Posterior Recurrences
In select posterior recurrences where sacral invasion is limited to the presacral fascia or superficial periosteum, an en bloc resection by periosteal elevation may achieve negative margins. When bony invasion of the sacrum is present, R0 resection can still be achieved using a combined abdominal-sacral resection. A sacrectomy may be performed in combination with an APR or pelvic exenteration depending on the extent of pelvic disease. Such resections usually entail a lengthy operation with significant blood loss. The most potentially morbid aspect of an abdominal-sacral resection is the bony transection, which involves a significant risk of hemorrhage and sacral nerve root damage. Major morbidities associated with this procedure include intestinal and urinary fistula, wound complications, pulmonary embolus, and bladder dysfunction.
Bladder dysfunction is related to the level of sacral transection.

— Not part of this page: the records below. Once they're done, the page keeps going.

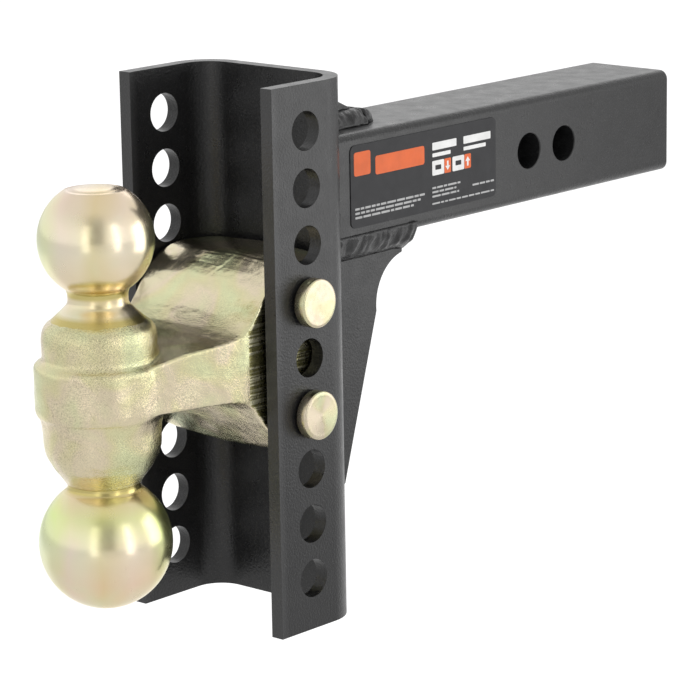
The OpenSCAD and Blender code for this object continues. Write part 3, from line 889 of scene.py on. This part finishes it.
def area_light(name, towards, distance, size, power, aim=(0.0, -0.2, -0.06)):
    """A soft box in direction towards from aim, facing it."""
    data = bpy.data.lights.new(name, "AREA")
    data.shape, (data.size, data.size_y), data.energy = "RECTANGLE", size, power
    obj = bpy.data.objects.new(name, data)
    direction = Vector(towards).normalized()
    obj.location = Vector(aim) + direction * distance
    obj.rotation_mode = "QUATERNION"
    obj.rotation_quaternion = direction.to_track_quat("Z", "Y")
    obj.visible_camera = False
    bpy.context.scene.collection.objects.link(obj)


def around(degrees, elevation):
    """A direction degrees to the right of the camera's side of the object."""
    a = math.radians(41.1 + degrees)
    e = math.radians(elevation)
    return (math.sin(a) * math.cos(e), -math.cos(a) * math.cos(e), math.sin(e))


FLOOR_Z = -0.45


def studio():
    p = Paint("pale_floor", Roughness=0.9)
    tone = p.ramp(p.noise(400, 2.0, 0.5), (0.3, 0.86), (0.7, 0.88))
    # The floor glows only behind the part, where it is the backdrop
    behind = Vector(around(180, 0))
    beside = Vector(around(90, 0))

    def measured(direction):
        x_part = p.maths("MULTIPLY", p.axis("X"), direction.x)
        return p.maths("ADD", x_part, p.maths("MULTIPLY", p.axis("Y"), direction.y))

    far = p.ramp(p.maths("ADD", p.maths("MULTIPLY", measured(behind), 0.5), 0.5), (0.50, 0.0), (0.64, 1.0))
    off_axis = p.maths("ABSOLUTE", p.maths("MULTIPLY", measured(beside), 0.5))
    near_axis = p.ramp(off_axis, (0.40, 1.0), (0.80, 0.0))
    glow = p.maths("MULTIPLY", p.maths("MULTIPLY", far, near_axis), 0.34)
    p.set(Base_Color=tone, Emission_Color=(1, 1, 1, 1), Emission_Strength=glow)
    mesh = bpy.data.meshes.new("floor")
    size = 20.0
    corners = [(-size, -size, FLOOR_Z), (size, -size, FLOOR_Z), (size, size, FLOOR_Z), (-size, size, FLOOR_Z)]
    mesh.from_pydata(corners, [], [(0, 1, 2, 3)])
    floor = bpy.data.objects.new("floor", mesh)
    floor.data.materials.append(p.material)
    bpy.context.scene.collection.objects.link(floor)

    world = bpy.data.worlds.new("studio")
    bpy.context.scene.world = world
    world.use_nodes = True
    tree = world.node_tree
    where = tree.nodes.new("ShaderNodeTexCoord").outputs["Generated"]

    def along(direction):
        dot = tree.nodes.new("ShaderNodeVectorMath")
        dot.operation = "DOT_PRODUCT"
        dot.inputs[1].default_value = Vector(direction)
        tree.links.new(where, dot.inputs[0])
        return dot.outputs["Value"]

    def ramp(fac, *stops):
        made = tree.nodes.new("ShaderNodeValToRGB")
        while len(made.color_ramp.elements) < len(stops):
            made.color_ramp.elements.new(0.5)
        for element, (position, value) in zip(made.color_ramp.elements, stops):
            element.position, element.color = position, (value, value, value, 1)
        tree.links.new(fac, made.inputs["Fac"])
        return made.outputs["Color"]

    def combine(operation, a, b):
        made = tree.nodes.new("ShaderNodeMath")
        made.operation = operation
        for socket, value in zip(made.inputs, (a, b)):
            if isinstance(value, bpy.types.NodeSocket):
                tree.links.new(value, socket)
            else:
                socket.default_value = value
        return made.outputs["Value"]

    # A dim upright gap on the camera's side between two white walls, and a dimmer ceiling
    sideways = combine("ABSOLUTE", along(around(95, 0)), 0.0)
    facing = ramp(along(around(5, 0)), (0.45, 0.0), (0.85, 1.0))
    gap = combine("MULTIPLY", ramp(sideways, (0.20, 1.0), (0.36, 0.0)), facing)
    wall = combine("SUBTRACT", 1.0, combine("MULTIPLY", gap, 0.57))
    level = combine("MULTIPLY", wall, ramp(along((0, 0, 1)), (0.35, 1.0), (0.75, 0.84)))
    sky = tree.nodes["Background"]
    sky.inputs["Color"].default_value = (1.0, 1.0, 1.0, 1.0)
    tree.links.new(level, sky.inputs["Strength"])

    area_light("strip_left", around(-16, 12), 1.6, (0.38, 1.4), 1.2)
    area_light("strip_right", around(43, 12), 1.6, (0.28, 1.4), 1.9)
    area_light("rear_box", (-0.48, 0.76, 0.44), 2.2, (1.5, 0.7), 1.8)
    area_light("near_right_box", (0.66, 0.74, 0.0), 0.50, (0.30, 0.40), 0.55, (0.046, -0.21, 0.0))

    bpy.context.scene.view_settings.view_transform = "Standard"


camera()
studio()
channel()
shank()
lower_gusset("right_gusset", 1)
lower_gusset("left_gusset", -1)
top_gusset()
welds()
upper_ball()
lower_ball()
forged_body()
pin("upper_pin", BORE_Z)
pin("lower_pin", -BORE_Z)
clip("upper_clip", BORE_Z)
clip("lower_clip", -BORE_Z)
label()
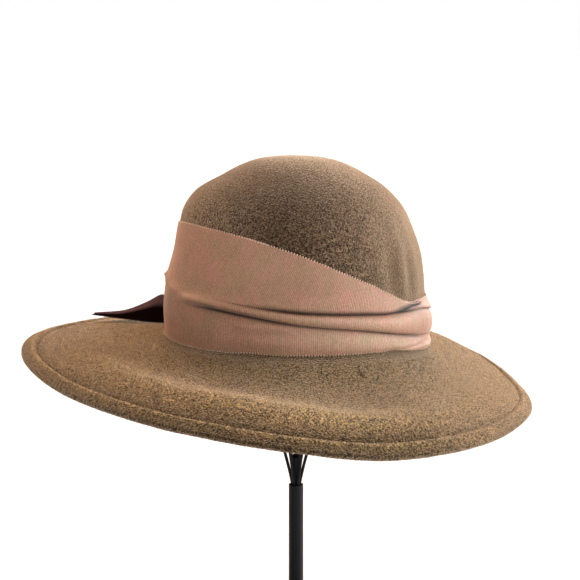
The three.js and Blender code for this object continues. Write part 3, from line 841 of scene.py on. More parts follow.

Sacral transection below S3 does not usually affect urinary continence, but mild urinary dysfunction occurs with unilateral division of S2 or S1. Bladder dysfunction occurs when both S2 nerve roots are resected and complete bladder denervation occurs after bilateral division of the S1 nerve roots. The feasibility and safety of sacral resection has been demonstrated by several centers, with a reported in-hospital mortality of 0% to 3%.
Lateral Recurrences
Recurrences along the pelvic sidewall are the least likely to be salvaged by resection. These tumors often adhere to the bony pelvis and/or invade the sciatic nerve. Patients may present with disabling pain radiating to the buttocks, perineum, and posterior thighs. Ureteral obstruction due to recurrent disease is also associated with a low likelihood of R0 resection. Iliac nodal disease can be removed en bloc with a local soft tissue resection that may involve a partial ureterectomy and partial resection of major arteries and veins.